We may provide You with notices, including notices relating to these Terms by way of electronic communications, including by email or other electronic communication through the App. You are solely responsible for ensuring your contact details in your Account are always up to date.
If any part of these Terms is, or becomes, legally invalid or unenforceable, that provision will be enforced to the maximum extent permissible and the other provisions of these Terms will remain in full force and effect.
VeVe reserves the right to add, vary or otherwise change these Terms at any time. VeVe will publish the most recent version of the Terms for Gems on the App.
If we do not exercise or enforce any rights available to either Us under these Terms, that does not constitute a waiver of those rights. The waiver of any such right or provision will be effective only if in writing and signed by a duly authorized representative of Us. Except as expressly set forth in these Terms, the exercise by either party of any of its remedies under these Terms will be without prejudice to its other remedies under these Terms or otherwise.
Our shareholders, subsidiaries, affiliates, officers, directors, agents, subsidiaries, joint ventures, and employees will have the benefit of our rights, powers and protections in these Terms and any one of them can enforce any of our rights, powers and protections as if they were a party to these Terms.
Nothing in these Terms shall be deemed or is intended to be deemed, nor shall it cause, either You, or Us to be treated as partners, joint venturers, employees or as the principal or the agent of the other.

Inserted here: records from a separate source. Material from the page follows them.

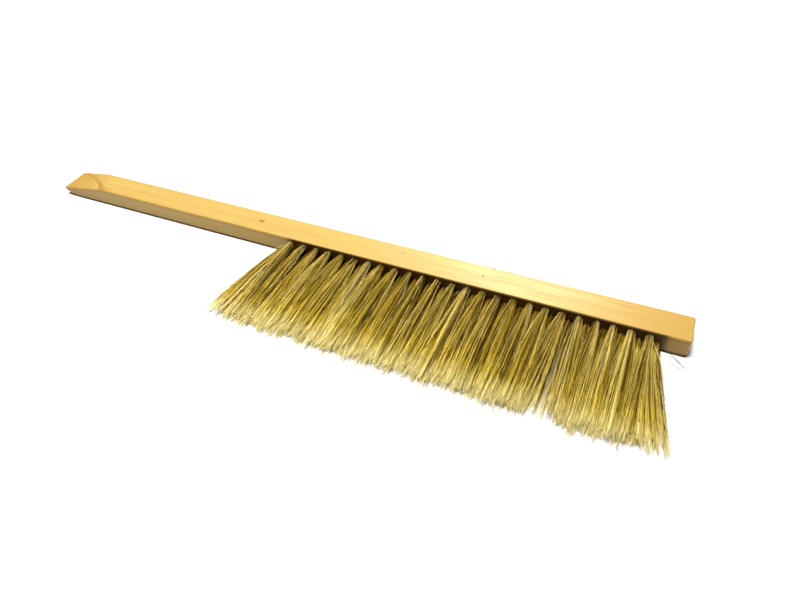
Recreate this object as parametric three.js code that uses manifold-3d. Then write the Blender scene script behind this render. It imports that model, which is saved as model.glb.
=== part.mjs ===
// A wooden bee brush, lying flat on a broad face: a one-piece stock with a wedge cut on its handle
// end, and two staggered rows of bristle tufts set in blind holes in its narrow front face.
// Millimetres. +X runs from the handle to the brush end, the tufts point along -Y, +Z is up.
// The origin is the bottom centre of the whole brush.

import * as THREE from 'three';
import { mergeVertices } from 'three/addons/utils/BufferGeometryUtils.js';
import Module from 'manifold-3d';

const wasm = await Module();
wasm.setup();

// Driving dimensions of the stock.
const LENGTH = 431;
const WIDTH = 20;                   // along Y
const HEIGHT = 11.5;                // along Z
const EDGE_EASE = 0.7;              // sanded edges of the long sides
const END_CORNER = 1.8;             // upright corners of the brush end, seen from above
const END_FOOT = 1.4;               // lower edge of the brush end, seen from the side
const TIP_CORNER = 1.2;             // upright corners of the handle tip, seen from above
const NOSE_HEIGHT = 5.0;            // where the curved underside of the handle tip starts
const NOSE_RUN = 20;                // where that curve meets the flat underside
const NOSE_PULL = { x: 3, z: 0.2 }; // the point that the curve is drawn towards

// The bevel on top of the handle tip, cut a little askew.
const BEVEL_START = 33.8;           // from the tip to the bevel's start, on the centre line
const BEVEL_SLOPE = 9.4;            // degrees down towards the tip
const BEVEL_SKEW = 20.6;            // degrees that the bevel's start is turned, seen from above

// Driving dimensions of the tufts.
const TUFTS_PER_ROW = 25;
const PITCH = 8.97;
const FIRST_TUFT = 195.8;           // from the handle tip to the first upper tuft
const UPPER_ROW = { name: 'upper', height: 7.8, tipHeight: 5.8, shift: 0 };
const LOWER_ROW = { name: 'lower', height: 3.5, tipHeight: 1.95, shift: PITCH / 2 };
const BRISTLE_REACH = 70;           // from the front face to the tips
const TIP_HALF_WIDTH = 4.25;        // a tuft spreads until it meets its neighbours
const TIP_HALF_HEIGHT = 1.65;       // and its own weight lets the tips sink
const HANDLE_SIDE_LEAN = -6;        // degrees, of the tuft next to the handle
const BRUSH_END_LEAN = 7;           // degrees, of the last tuft
const LEANING_TUFTS = 5;            // the lean dies out over this many tufts

// Holes, and the wire anchor that holds each folded tuft at the bottom of its hole.
const HOLE_RADIUS = 2.2;
const HOLE_DEPTH = 10;
const CLEARANCE = 0.32;
const ANCHOR = { length: 5, depth: 1.5, thickness: 0.45, fromBottom: 1.1 };

const ROUND_SIDES = 10;             // of a hole and of a tuft
const CURVE_STEPS = 8;
const FRONT_Y = (BRISTLE_REACH - WIDTH) / 2;    // places the whole brush about Y = 0
const WOOD = { color: 0xe6c486, roughness: 0.62, metalness: 0 };
const BRISTLE = { color: 0xa98f45, roughness: 0.5, metalness: 0 };

// Turns a geometry into a solid that manifold-3d can cut.
function solidOf(geometry, matrix = new THREE.Matrix4()) {
  const bare = geometry.clone().applyMatrix4(matrix);
  bare.deleteAttribute('normal');
  bare.deleteAttribute('uv');
  const merged = mergeVertices(bare, 1e-4);
  return new wasm.Manifold(new wasm.Mesh({
    numProp: 3,
    vertProperties: new Float32Array(merged.attributes.position.array),
    triVerts: new Uint32Array(merged.index.array),
  }));
}

// Turns a cut solid back into a geometry.
function geometryOf(solid) {
  const mesh = solid.getMesh();
  const geometry = new THREE.BufferGeometry();
  geometry.setAttribute('position', new THREE.BufferAttribute(mesh.vertProperties, 3));
  geometry.setIndex(new THREE.BufferAttribute(mesh.triVerts, 1));
  const faceted = geometry.toNonIndexed();
  faceted.computeVertexNormals();
  return faceted;
}

function boxAt(sizeX, sizeY, sizeZ, x, y, z) {
  return solidOf(new THREE.BoxGeometry(sizeX, sizeY, sizeZ), new THREE.Matrix4().makeTranslation(x, y, z));
}

// From here on X is measured from the handle tip and Y from the front face; the group moves them.

// Side view of the stock: flat below and above, with the nose under the tip.
function stockProfile() {
  const outline = new THREE.Shape();
  outline.moveTo(0, HEIGHT);
  outline.lineTo(0, NOSE_HEIGHT);
  outline.quadraticCurveTo(NOSE_PULL.x, NOSE_PULL.z, NOSE_RUN, 0);
  outline.lineTo(LENGTH - END_FOOT, 0);
  outline.absarc(LENGTH - END_FOOT, END_FOOT, END_FOOT, -Math.PI / 2, 0);
  outline.lineTo(LENGTH, HEIGHT - EDGE_EASE);
  outline.lineTo(LENGTH - EDGE_EASE, HEIGHT);
  outline.closePath();
  return outline;
}

// The stock seen from above, with its four upright corners rounded.
function stockPlan() {
  const outline = new THREE.Shape();
  const corners = [
    [TIP_CORNER, TIP_CORNER, TIP_CORNER, Math.PI],
    [LENGTH - END_CORNER, END_CORNER, END_CORNER, 1.5 * Math.PI],
    [LENGTH - END_CORNER, WIDTH - END_CORNER, END_CORNER, 0],
    [TIP_CORNER, WIDTH - TIP_CORNER, TIP_CORNER, 0.5 * Math.PI],
  ];
  for (const [x, y, radius, from] of corners) {
    outline.absarc(x, y, radius, from, from + Math.PI / 2);
  }
  outline.closePath();
  return outline;
}

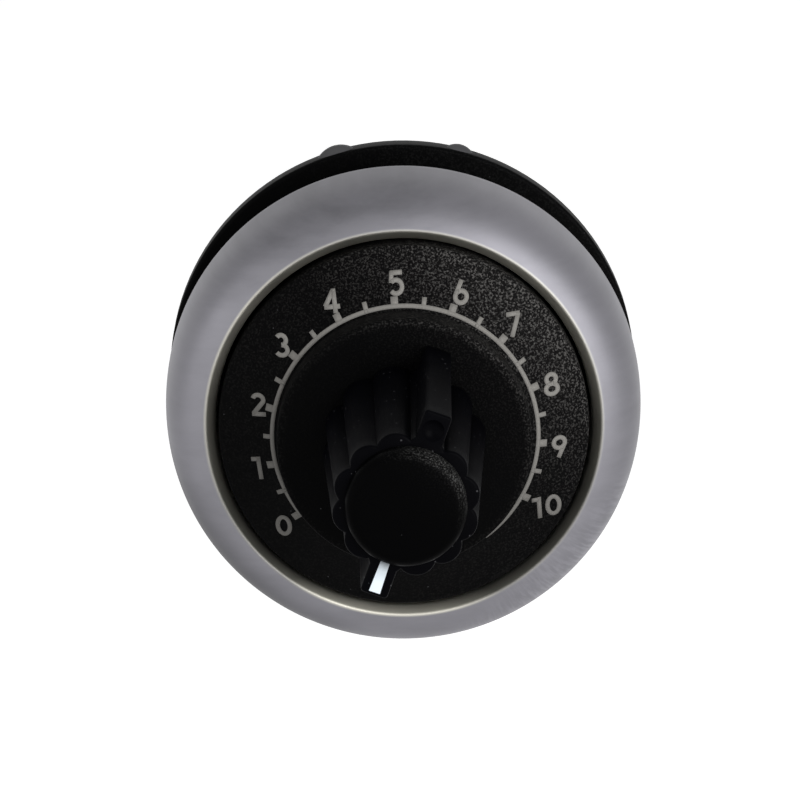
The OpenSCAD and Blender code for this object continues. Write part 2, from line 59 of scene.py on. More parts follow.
# Heights along the axis and radii, in millimetres, as in the solid model
SEAL_T = 0.8
LIP_Z = 7.5
SEAT_Z = 6.4
RIM_Z = 8.0
FOOT_Z = 9.9
BOSS_Z = 12.1
KNOB_Z = 12.4
FRONT_Z = 25.7
CAP_Z = 26.8
FLANGE_Z = 3.2
BULKHEAD_Z = 5.2
BARREL_END = -17.0
NUT_FRONT = -5.25
NUT_BACK = -6.95
COLLAR_END = -10.55
SIDE_DROP = 1.5
SHOULDER_DROP = 0.75
SHOULDER_IN = 0.7
OPENING_R = 11.6
DIAL_R = 11.45
BOSS_R = 7.8
SLOPE = (FOOT_Z - RIM_Z) / (DIAL_R - BOSS_R)
FLANGE_R = 13.3
SEAT_R = 11.3
BORE_R = 9.2
SHAFT_HOLE_R = 3.55
NUT_BORE_R = 10.95
COLLAR_R = 13.2
COLLAR_ROOT_R = 12.2
CAP_R = 3.56
# How far the crest of the dome stands above the lip of the solid model
CREST = 0.35
# Bevelled edge of the lip: how far outside the opening, and how far below the crest
LIP_EDGE = [(0.68, 0.015), (0.61, 0.04), (0.55, 0.09), (0.20, 0.44), (0.13, 0.56), (0.09, 0.74),
            (0.08, 1.0)]
# Spans that the finishes are laid out over: from the axis to the rim, and across the lip
RIM_SPAN = 15.0
LIP_SPAN = 24.0
# Glow of the floor as the camera sees it, and light from all around
FLOOR_GLOW = 0.47
AMBIENT = 0.55
# Lamps: name, place and size in metres, and power in watts
LAMPS = [
    ("key", (0.175, -0.30, 0.065), 0.24, 0.88),
    ("fill", (-0.30, -0.20, 0.10), 0.30, 0.22),
    ("glint", (-0.118, -0.315, 0.055), 0.08, 0.05),
]
LAMP_AIM = (0, -0.01, 0)


def length(name, default, text):
    return FloatProperty(name=name, description=text, default=default, subtype="DISTANCE",
                         unit="LENGTH", precision=5)


def colour(name, default, text):
    return FloatVectorProperty(name=name, description=text, default=default, subtype="COLOR",
                               size=3, min=0.0, max=1.0)


class BezelSettings(bpy.types.PropertyGroup):
    radius: length("Radius", 0.01495, "Outside radius of the bezel")
    lip_radius: length("Lip radius", 0.012, "Radius of the bright lip around the dial")
    metal: colour("Metal", (0.205, 0.202, 0.221), "Satin metal of the bezel")


class DialSettings(bpy.types.PropertyGroup):
    plate: colour("Plate", (0.0006, 0.0006, 0.0007), "Moulded black of the dial")
    # Colour of the painted glints in the grain of the dial
    painted_glint: colour("Sparkle", (0.095, 0.092, 0.088), "Glints in the grain of the dial")
    ink: colour("Ink", (0.208, 0.200, 0.186), "Print of the scale and its numbers")
    number_height: length("Number height", 0.00174, "Height of the numbers")
    stroke: length("Stroke", 0.00027, "Width of the strokes of the numbers")
    print_right: length("Print right", 0.000063, "How far the print lies right of the centre")
    print_down: length("Print down", 0.000118, "How far the print lies below the centre")


class MountSettings(bpy.types.PropertyGroup):
    thread_radius: length("Thread radius", 0.0109, "Radius over the thread of the barrel")
    core_radius: length("Core radius", 0.0101, "Radius at the root of the thread")
    pitch: length("Pitch", 0.0015, "Pitch of the thread")
    nut_radius: length("Nut radius", 0.015, "Radius of the ring nut's flange")
    lug_radius: length("Lug radius", 0.00155, "Radius of the round grip lugs on the ring nut")
    nut_turn: FloatProperty(name="Nut turn", description="How far the ring nut is turned from upright",
                            default=math.radians(-3.4), subtype="ANGLE")


class KnobSettings(bpy.types.PropertyGroup):
    base_radius: length("Base radius", 0.005, "Radius over the lobes at the dial")
    front_radius: length("Front radius", 0.00435, "Radius over the lobes at the front")
    valley_depth: length("Valley depth", 0.00050, "Depth of the valleys between the lobes")
    nose_width: length("Nose width", 0.00165, "Width of the pointer nose and of the rib opposite")
    nose_base: length("Nose base", 0.00635, "Reach of the nose from the axis, at the dial")
    nose_front: length("Nose front", 0.00580, "Reach of the nose from the axis, at the front")
    lobes: IntProperty(name="Lobes", description="Grip lobes around the knob", default=12, min=6, max=24)
    pointer: FloatProperty(name="Pointer", description="Direction of the pointer, from the right",
                           default=math.radians(246.2), subtype="ANGLE")
    plastic: colour("Plastic", (0.0008, 0.0008, 0.0012), "Black plastic of the knob")
    line: colour("Line", (0.66, 0.73, 0.78), "White line on the pointer")


class StageSettings(bpy.types.PropertyGroup):
    floor: colour("Floor", (0.92, 0.92, 0.92), "Pale floor")
    floor_height: length("Floor height", -0.040, "Height of the floor under the axis")


# Shader arithmetic

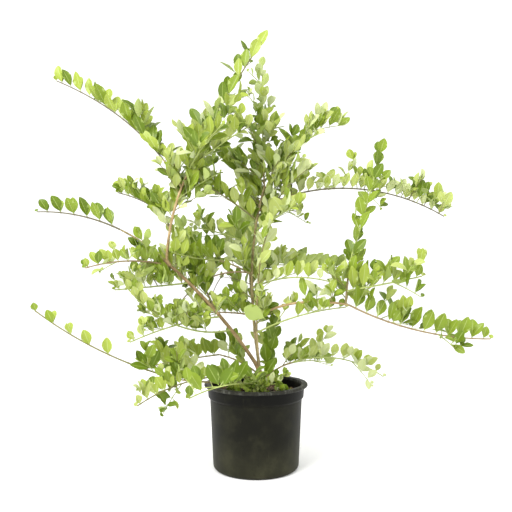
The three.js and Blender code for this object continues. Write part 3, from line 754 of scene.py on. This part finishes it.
# Shoots that the photograph shows singly: each row is as for a limb, then its wood, the gap between its
# nodes, the length of its leaves, its rind and the region it is joined to
SINGLE_SHOOTS = [
    ["upright_spray", "right_upper", 196, [170, 10], [84, 80], 104, "twig", 24, 46, "green", "right"],
    ["bare_twig", "centre_stem", 296, [196, 10], [12, -52], 240, "stem", 110, 44, "tan", "middle"],
    ["bare_twig_fork", "bare_twig", 85, [200, 20], [-46, -70], 74, "twig", 200, 24, "grey", "middle"],
    ["bare_twig_side", "bare_twig", 120, [160, 20], [-8, -34], 88, "twig", 200, 24, "grey", "middle"],
    ["bare_twig_end", "centre_stem", 262, [200, -20], [24, 6], 92, "twig", 200, 24, "grey", "middle"],
    ["thin_twig", "leader", 205, [-4, 10], [8, 14], 74, "twig", 200, 26, "grey", "top"],
    ["thin_twig_low", "leader", 140, [-20, 10], [6, 12], 50, "twig", 200, 26, "grey", "top"],
]
# The wood that shows from the front: these limbs, from and up to where on each. No spray leaves them
# towards the front, and no leaf hangs before them there, within the gap as it is seen from the camera
SHOWN_WOOD = {"left_bough": (60, 405), "left_riser": (20, 250), "centre_stem": (160, 490),
              "left_low_bough": (100, 240)}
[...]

Neither Us, nor any User of our Services, nor any other party involved in creating, producing, or delivering our Services shall be liable for any failure to perform its obligations under these Terms to the extent caused by Force Majeure provided that the affected party:
notifies the other party as soon as practicable;
uses best efforts to overcome the Force Majeure; and
continues to perform its obligations to the extent practicable.